Three Strikes Bill, Prison Reform and Crime Reduction in Massachusetts
Senate Bill: S.2054 –
“An act relative to habitual offenders, sentencing and improving law enforcement tools.”
The “war on drugs” and “toughness on crime” are twin phrases that capture the sentiments commonly associated with the need to implement adequate public safety policies with regards to crime. Everyone agrees that crime must be prevented or reduced if individuals and communities are to be protected. The process with regards to developing strategic measures varies as much as the implications of the measures implemented. Two strategies have prevailed: the extremely punitive method with less emphasis on rehabilitation characterized as “toughness on crime”, and the restorative method with the emphasis on rehabilitation and wholistic reintegration. Both methods have their disadvantages if taken to the extreme.

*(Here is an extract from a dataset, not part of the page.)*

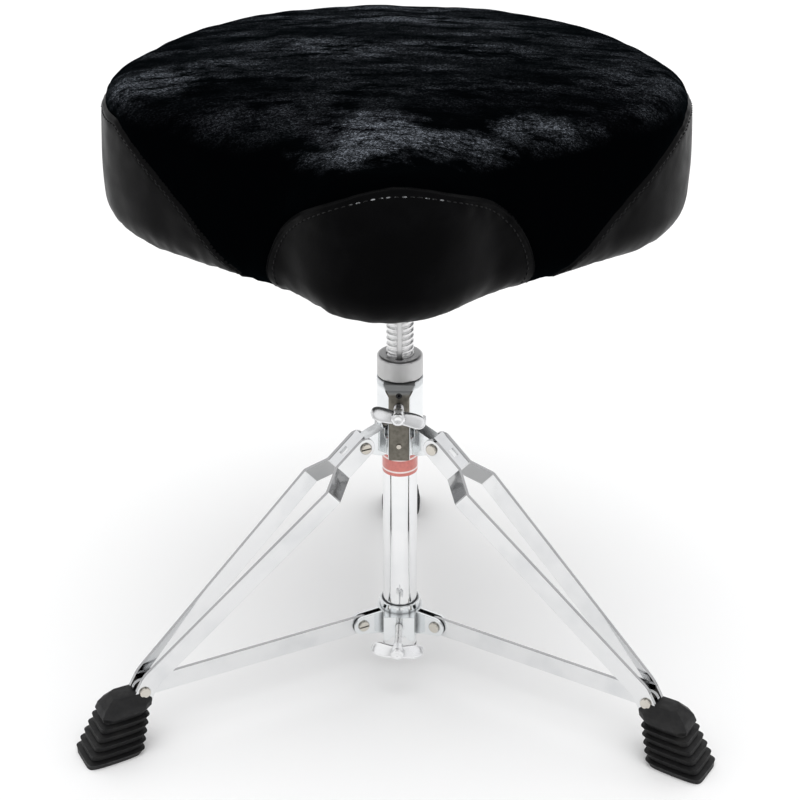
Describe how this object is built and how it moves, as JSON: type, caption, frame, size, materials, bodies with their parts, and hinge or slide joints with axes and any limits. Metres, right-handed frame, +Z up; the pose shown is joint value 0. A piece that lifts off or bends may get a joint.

Elements of the extremely punitive method include the “3-strikes you are out” law to convey toughness on crime. Elements of the restorative method include the emphasis on restorative justice and rehabilitation of the offender. The best option is a wholistic approach to crime that analyzes both methods and derives the most possible solution that will lead to prevention and reduction in crime while highlighting the need to rehabilitate and adequately reintegrate the prisoner back into society as a viable and contributing citizen, thus reducing the high rate of recidivism. It is in this light that the passage of the 3-Strickes bill: S.2054 in the Massachusetts Senate and House must be analyzed.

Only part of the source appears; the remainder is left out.